Report Exonerates Lt. Pantano

We wrote here and here abou the case of Lt. Ilario Pantano, who was charged by the Marine Corps with murdering two Iraqis. Lt. Pantano’s account was that the two Iraqis were suspected terrorists who had been apprehended in connection with the search of a house where weapons and literature praising Osama bin Laden were found. Pantano said that the two men suddenly charged him, and he shot them in self-defense. The charge against Pantano originated with one of the Marines in his platoon, Sgt Coburn.
The charge against Lt. Pantano has now been investigated by Lt. Col. Mark Winn; Winn has filed a report of which Rowan Scarborough of the Washington Times obtained a copy. Col. Winn recommends that charges against Pantano be dropped, and that he not be court-martialled.
Col. Winn found that there is no eyewitness testimony to what happened other than Lt. Pantano’s, and no reason to disbelieve his account of what happened. His characterization of Sgt. Coburn, whom he calls “extremely suspect,” is scathing:

I think now [Sgt. Coburn] is in a position where he has told his story so many times, in so many versions that he cannot keep his facts straight anymore.
It is my opinion that Sgt. Coburn never really understood what had transpired during the shooting, and as time went by, he invented details to corroborate what he had built in his mind as what had happened. Sgt. Coburn does not tell one consistent story throughout this whole case.
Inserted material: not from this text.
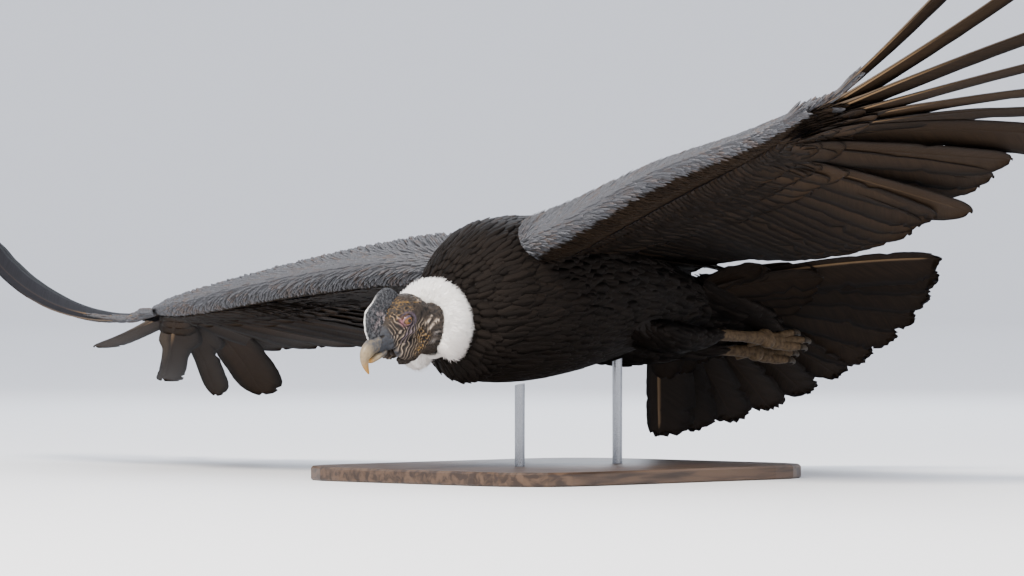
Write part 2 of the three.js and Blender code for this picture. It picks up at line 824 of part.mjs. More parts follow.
// Coverts of the given tiers that follow one flight feather along its bend
function coverts(feather, names, frameAt, u, scale = 1) {
  return names.map((name) => {
    const { at, lift, share, width } = tiers[name];
    const [rise, tipRise] = feather.rise;
    return {
      ...feather,
      root: coreAt(frameAt, u, at, 0).addScaledVector(frameAt(u).up, lift),
      rise: [rise, lerp(rise, tipRise, (share * scale) ** 1.3)],
      length: feather.length * share * scale,
      width: feather.width * width,
      thick: 2.4,
      outline: covertVane,
    };
  });
}

function handFeathers(pose, frameAt) {
  const last = outerPlan.length - 1;
  return outerPlan.map(({ length, width, notch, slim }, i) => {
    const u = lerp(wristAt + 0.025, 0.99, i / last);
    const [heading, low, high, roll] = pose.outer[i];
    const feather = {
      root: coreAt(frameAt, u, 0.45, 0.02),
      heading,
      rise: [low, high],
      length,
      width,
      side: pose.side,
      roll,
      outline: notch ? slottedVane(notch) : slim ? slimVane : broadVane,
      front: notch || slim ? 0.3 : 0.38,
    };
    const names = [i % 2 ? "greatUpper" : "greatUnder"];
    return [feather, ...coverts(feather, names, frameAt, u, 0.6)];
  });
}

// The two small feathers at the bend of the wing
function bendFeathers(pose, frameAt) {
  return [0, 1].map((i) => ({
    root: coreAt(frameAt, wristAt + 0.03 + 0.03 * i, 0.1, 0.3),
    heading: 16 + 6 * i,
    rise: [6, 14],
    length: 120 - 18 * i,
    width: 26,
    side: pose.side,
    roll: pose.roll,
    outline: covertVane,
    thick: 2.8,
  }));
}

// One wing in two pieces: the arm, and the hand cut clear of the arm's end and its last feathers
function wingSolids(pose) {
  const frameAt = wingFrame(pose);
  const stations = (from, to, steps) =>
    Array.from({ length: steps + 1 }, (_, i) => lerp(from, to, i / steps));
  const vanes = (list, grown) => list.map((vane) => vaneSolid(vane, birdFrame, grown));
  const armStations = stations(0, wristAt, 7);
  const armList = armFeathers(pose, frameAt);
  const arm = joined([wingCoreSolid(frameAt, armStations), ...vanes(armList.flat())]);
  const handStations = stations(wristAt - 0.005, 1, 5);
  const handList = [...handFeathers(pose, frameAt).flat(), ...bendFeathers(pose, frameAt)];
  const hand = joined([wingCoreSolid(frameAt, handStations), ...vanes(handList)]);
  const armEnd = wingCoreSolid(frameAt, [...armStations, wristAt + 0.001], clearance);
  return { arm, hand: cutBy(hand, [armEnd, ...vanes(armList.slice(-2).flat(), clearance)]) };
}

// Stand: a flat base with rounded corners and two rods that end at the body
function baseSolid() {
  const { length, width, thick, corner, bevel } = base;
  const x = width / 2 - bevel;
  const y = length / 2 - bevel;
  const shape = new THREE.Shape();
  shape.moveTo(-x + corner, -y);
  shape.lineTo(x - corner, -y);
  shape.quadraticCurveTo(x, -y, x, -y + corner);
  shape.lineTo(x, y - corner);
  shape.quadraticCurveTo(x, y, x - corner, y);
  shape.lineTo(-x + corner, y);
  shape.quadraticCurveTo(-x, y, -x, y - corner);
  shape.lineTo(-x, -y + corner);
  shape.quadraticCurveTo(-x, -y, -x + corner, -y);
  const settings = { bevelThickness: bevel, bevelSize: bevel, bevelSegments: 1, curveSegments: 5 };
  const plate = new THREE.ExtrudeGeometry(shape, { depth: thick - 2 * bevel, ...settings });
  plate.translate(0, 0, bevel);
  return solid(plate);
}

function rodSolid(y) {
  const top = bodyHeight;
  const bottom = base.thick + clearance;
  const shaft = new THREE.CylinderGeometry(rod.radius, rod.radius, top - bottom, rod.sides);
  shaft.rotateX(Math.PI / 2);
  shaft.translate(rod.x, y, (top + bottom) / 2);
  return cutBy(solid(shaft), [trunkSolid(clearance)]);
}

// Grown copies that keep neighbours apart
const trunkCutter = trunkSolid(clearance);
const neckCutter = neckSolid(clearance);
const skullCutter = skullSolid(clearance);
const rumpCutter = rumpSolid(clearance);
const ruffCutter = ruffRing(ruff.tube + 6, [10, 24]);

const object = new THREE.Group();
const add = (name, whole, material) => object.add(meshOf(name, whole, material));

function addHead() {
  const upperShape = { steps: 8, around: 10 };
  const lowerShape = { steps: 5, around: 8 };
  const upperCutter = headLimb(upperBill, upperShape, clearance);
  const lowerCutter = headLimb(lowerBill, lowerShape, clearance);
  const raised = [lidSolid(1), lidSolid(-1), ...headFolds(), ...combBulbs.map(bulbSolid)];
  const eyeCutters = [eyeSolid(1, clearance), eyeSolid(-1, clearance)];
  const headCutters = [...headCuts(), neckCutter, upperCutter, lowerCutter, ...eyeCutters];
  add("head", cutBy(joined([skullSolid(), ...raised]), headCutters), materials.skin);
  const bulbCutters = combBulbs.map(([x, y, z, size]) => bulbSolid([x, y, z, size + 2 * clearance]));
  add("comb", cutBy(combSolid(), [skullCutter, upperCutter, ...bulbCutters]), materials.comb);
  add("bill_upper", headLimb(upperBill, upperShape), materials.horn);
  add("bill_lower", cutBy(headLimb(lowerBill, lowerShape), [upperCutter]), materials.horn);
  const throat = joined([headLimb(lappet, { steps: 6, around: 7 }), ...chinBulbs.map(bulbSolid)]);
  add("wattle", cutBy(throat, [skullCutter, neckCutter, ruffCutter]), materials.skin);
  add("eye_left", eyeSolid(1), materials.iris);
  add("eye_right", eyeSolid(-1), materials.iris);
}

function addWings() {
  for (const [name, pose] of Object.entries(wings)) {
    const { arm, hand } = wingSolids(pose);
    add(`wing_${name}_arm`, cutBy(arm, [trunkCutter]), materials.flight);
    add(`wing_${name}_hand`, hand, materials.flight);
  }
}

function addLegs() {
  const thighShape = { steps: 7, around: 12, cap: 8 };
  const shankShape = { steps: 4, around: 8, cap: 2 };
  for (const [name, { thigh, shank }] of Object.entries(legs)) {
    const thighCutter = legPart(thigh, thighShape, clearance);
    const shankCutter = legPart(shank, shankShape, clearance);
    const wholeThigh = cutBy(legPart(thigh, thighShape), [trunkCutter, rumpCutter]);
    add(`thigh_${name}`, wholeThigh, materials.plumage);
    add(`shank_${name}`, cutBy(legPart(shank, shankShape), [thighCutter]), materials.scales);
    add(`foot_${name}`, cutBy(footSolid(shank), [shankCutter]), materials.scales);
  }
}

add("torso", trunkSolid(), materials.plumage);
add("neck", cutBy(neckSolid(), [trunkCutter]), materials.skin);
add("ruff", cutBy(ruffSolid(), [trunkCutter, neckCutter, skullCutter]), materials.down);
addHead();
addWings();
add("tail", cutBy(joined([rumpSolid(), ...tailFeathers()]), [trunkCutter]), materials.flight);
addLegs();
add("stand_base", baseSolid(), materials.wood);
add("stand_rod_front", rodSolid(rod.front), materials.steel);
add("stand_rod_rear", rodSolid(rod.rear), materials.steel);

export default object;
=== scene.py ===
# Andean condor, adult male, gliding in a gentle bank on a display stand
import math
import bpy
import numpy as np
from mathutils import Matrix, Vector, noise


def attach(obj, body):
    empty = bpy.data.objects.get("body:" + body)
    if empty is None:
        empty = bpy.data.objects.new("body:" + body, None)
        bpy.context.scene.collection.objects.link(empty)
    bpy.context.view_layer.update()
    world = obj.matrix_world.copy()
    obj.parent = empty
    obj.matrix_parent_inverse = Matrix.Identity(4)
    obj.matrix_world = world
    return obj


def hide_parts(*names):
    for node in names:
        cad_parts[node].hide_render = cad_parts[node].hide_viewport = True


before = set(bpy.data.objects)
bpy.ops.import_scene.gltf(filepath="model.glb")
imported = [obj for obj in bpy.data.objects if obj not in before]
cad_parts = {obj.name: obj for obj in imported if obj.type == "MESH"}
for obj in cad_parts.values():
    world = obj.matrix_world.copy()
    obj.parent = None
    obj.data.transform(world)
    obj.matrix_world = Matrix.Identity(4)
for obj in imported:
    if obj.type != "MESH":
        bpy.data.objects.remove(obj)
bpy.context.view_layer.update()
rng = np.random.default_rng(11)
scene = bpy.context.scene
mm = 0.001
print("frame loaded")

# Millimetres in the bird's own frame: left wing +X, tail +Y, up +Z
birdPose = {"height": 290, "bank": 13, "pitch": 3}
headPose = {"y": -370, "z": -61.5, "droop": 29, "yaw": 3.5}
tailPose = {"y": 304, "z": 10, "droop": 16, "twist": 15, "yaw": 1.5}
ruffPose = {"x": -10, "y": -285, "z": -60, "ring": 47, "yaw": 8}


def turned(degrees, axis):
    return Matrix.Rotation(math.radians(degrees), 4, axis)


birdFrame = (
    Matrix.Translation((0, 0, birdPose["height"]))
    @ turned(-birdPose["pitch"], "X")
    @ turned(-birdPose["bank"], "Y")
)
headFrame = (
    Matrix.Translation(birdFrame @ Vector((0, headPose["y"], headPose["z"])))
    @ turned(headPose["yaw"], "Z")
    @ turned(headPose["droop"], "X")
)
tailFrame = (
    birdFrame
    @ Matrix.Translation((0, tailPose["y"], tailPose["z"]))
    @ turned(-tailPose["yaw"], "Z")
    @ turned(-tailPose["droop"], "X")
    @ turned(-tailPose["twist"], "Y")
)
ruffFrame = (
    birdFrame
    @ Matrix.Translation((ruffPose["x"], ruffPose["y"], ruffPose["z"]))
    @ turned(ruffPose["yaw"], "Z")
    @ turned(90, "X")
)


def inWorld(matrix, points):  # millimetres in a frame to metres in the scene
    m = np.array(matrix)
    return (np.asarray(points, float) @ m[:3, :3].T + m[:3, 3]) * mm


def inFrame(matrix, points):  # and back
    return inWorld(matrix.inverted(), np.asarray(points) / mm) / mm


def unit(v):
    return v / np.maximum(np.linalg.norm(v, axis=-1, keepdims=True), 1e-9)


def turns(count):  # angles evenly round a circle
    return np.arange(count) / count * 2 * math.pi


def turnGrid(rings, around):  # the same round a ring and round its tube
    a, b = np.meshgrid(turns(rings), turns(around), indexing="ij")
    return a.ravel(), b.ravel()


def pointing(side, heading, rise):  # a direction from its heading and rise in degrees
    h, e = np.radians(heading), np.radians(rise)
    return np.stack([side * np.cos(h) * np.cos(e), np.sin(h) * np.cos(e), np.sin(e)], -1)


def spun(first, second, angle):  # two crossed directions turned together
    return first * np.cos(angle) + second * np.sin(angle), second * np.cos(angle) - first * np.sin(angle)


def sideAndUp(along):  # directions across a line
    side = unit(np.array([1.0, 0, 0]) - along * along[:, :1])
    return side, np.cross(along, side)


def lengthAlong(line):
    return np.concatenate([[0], np.cumsum(np.linalg.norm(np.diff(line, axis=0), axis=1))])


def clipped(low, high, value):  # 0 at low to 1 at high
    return np.clip((value - low) / (high - low), 0, 1)


def smooth(low, high, value):
    t = clipped(low, high, value)
    return t * t * (3 - 2 * t)


def between(pair, share):
    return pair[0] + (pair[1] - pair[0]) * share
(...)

Shortly before the incident, Lt. Pantano had demoted Sgt. Coburn from his position as squad leader and written fitness reports on Coburn that Scarborough describes as “potentially career-ending.” It is noteworthy, I think, that Coburn did not file a complaint against Lt. Pantano. Rather, he criticized Pantano to other Marines. The Corps got word of Coburn’s claims and initiated the investigation on its own. In my view, a charge made by a disgruntled Marine behind his commanding offier’s back, as to which the accuser does not have the courage to actually file a complaint, carries very little credibility. This looks like a happy ending for Lt. Pantano, whose own story is inspiring, as Scarborough notes:

Lt. Pantano also boasts a storybook life: After serving in the Marines as an enlisted man and graduating from New York University, he embarked on careers on Wall Street and then as a TV producer. But he gave up a comfortable Manhattan lifestyle and talked his way back into the Marine Corps at 31 to fight terrorists after the September 11 attacks by al Qaeda.